Though Residence Life officials said they would work with Facilities Management to haul away recyclables students collect in dorms, recycling coordinators have said recycling in residence halls has not yet begun this year.

The only recycling in the residence halls is being done by the students themselves, who are responsible for collecting the materials and bringing them to nearby recycling centers.

"No halls are recycling yet," said Debbie Hanson, a program coordinator for residence life. "We haven't been able to do anything (about) getting the program together for how we're going to run it this year."

Hanson said she hoped recycling could start as early as next week, but she is still waiting for bins to arrive to be delivered to residence halls.

Student volunteers are responsible for forming a plan to bring aluminum and plastic outside, where facilities management workers will collect them. If they want to recycle any other materials such as paper, they are responsible for bringing them to the recycling centers themselves.

When student volunteers put hall plans together, Residence Life decides whether to approve the plans, director of residence life Jim Van Arsdel said.

"It took us some time, but we were finally able to identify students in the halls interested in pursuing recycling," Van Arsdel said.

However, only five of 17 dorms currently have volunteer chairs, and recycling will not begin at the other dorms unless they get student volunteers.

"Once (the first five dorms) are up and running, we are going to shift to the other dorms to get them up and running," Hanson said.

In the past, Residence Life picked up aluminum and plastic from the residence halls, and left it up to students in the dorms to bring any other materials to the more than 15 neighborhood recycling centers in and around Tucson.

Due to a lack of manpower, Residence Life could not maintain the recycling pickups successfully, Hanson said.

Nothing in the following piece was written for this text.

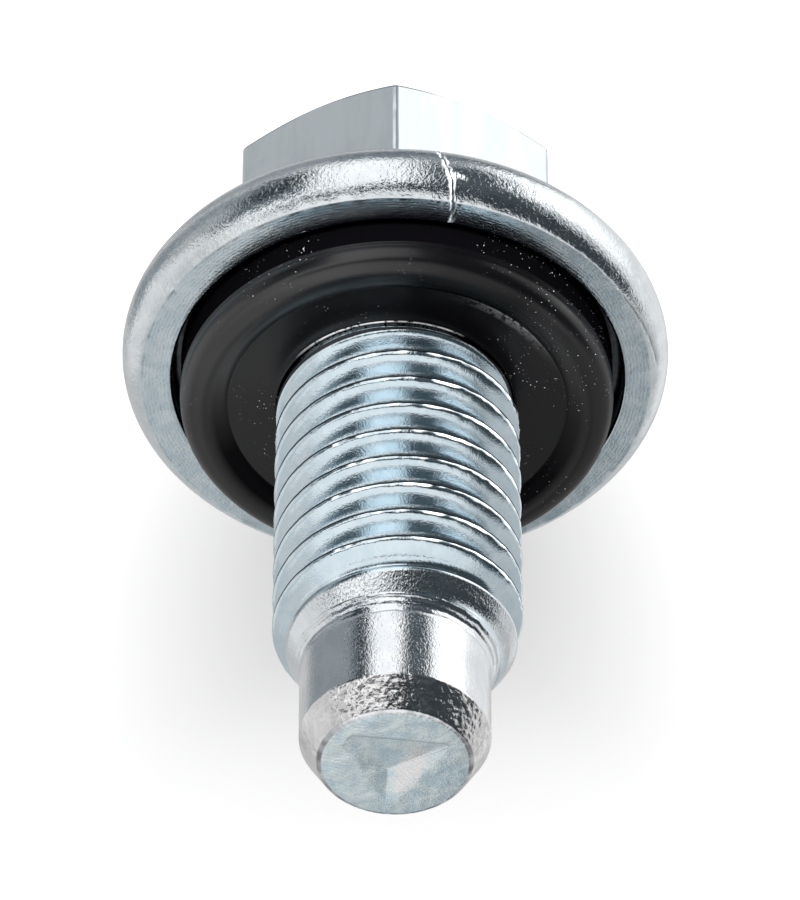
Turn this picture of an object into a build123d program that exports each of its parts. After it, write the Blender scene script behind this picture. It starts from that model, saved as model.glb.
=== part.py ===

However, Facilities Management employees have come in to take over many of the duties Residence Life once had, and said they would pick up aluminum and plastic outside the dorms.

"We were recycling around those areas anyway," Kopach said. "And doing it weekly makes it easier for everyone."

"We do it because it's the right thing to do for the environment," Kopach added.

However, facilities management has so far only collected recyclables put out by the custodial staff, and Kopach could not estimate how much had been collected.

At Yuma Residence Hall, one of the only dorms to already have student volunteers, a huge pile of recyclables was piling up in the courtyard area, said Andrea Coleman, who is on the recycling committee at the hall.

"We've been transporting it ourselves," she said. "(But) we don't have a whole lot of people to transport it. It's kind of an eyesore. It just looks like a big pile of trash."

All money collected from aluminum cans goes back to the individual hall governments, although the number of aluminum cans on campus has continued to decline since the UA signed a contract with Pepsi in 1998, Hanson said.

UA vending machines are stocked with plastic Pepsi bottles. In 1997-1998, the year before the Pepsi contract, the residence halls recycled 6,633 pounds of aluminum and received $3,085.25. That number declined to 796.01 pounds of aluminum in 2001-2002, for a total of $584.12.

This decline in money contributed to less recycling in the dorms, Hanson said.

"It took away the incentive for them to want to recycle because they were getting less and less money," she added.

Student volunteers are not paid for their services, but they can get community service time for their work. Some of the $13,000 recycling budget goes toward wages for the recycling coordinator and covers recycling bins.

Other recycling revenues go toward educational days on campus, such as Earth Day and America Recycles Day, and pay for an appreciation banquet for the student volunteers at the end of the year.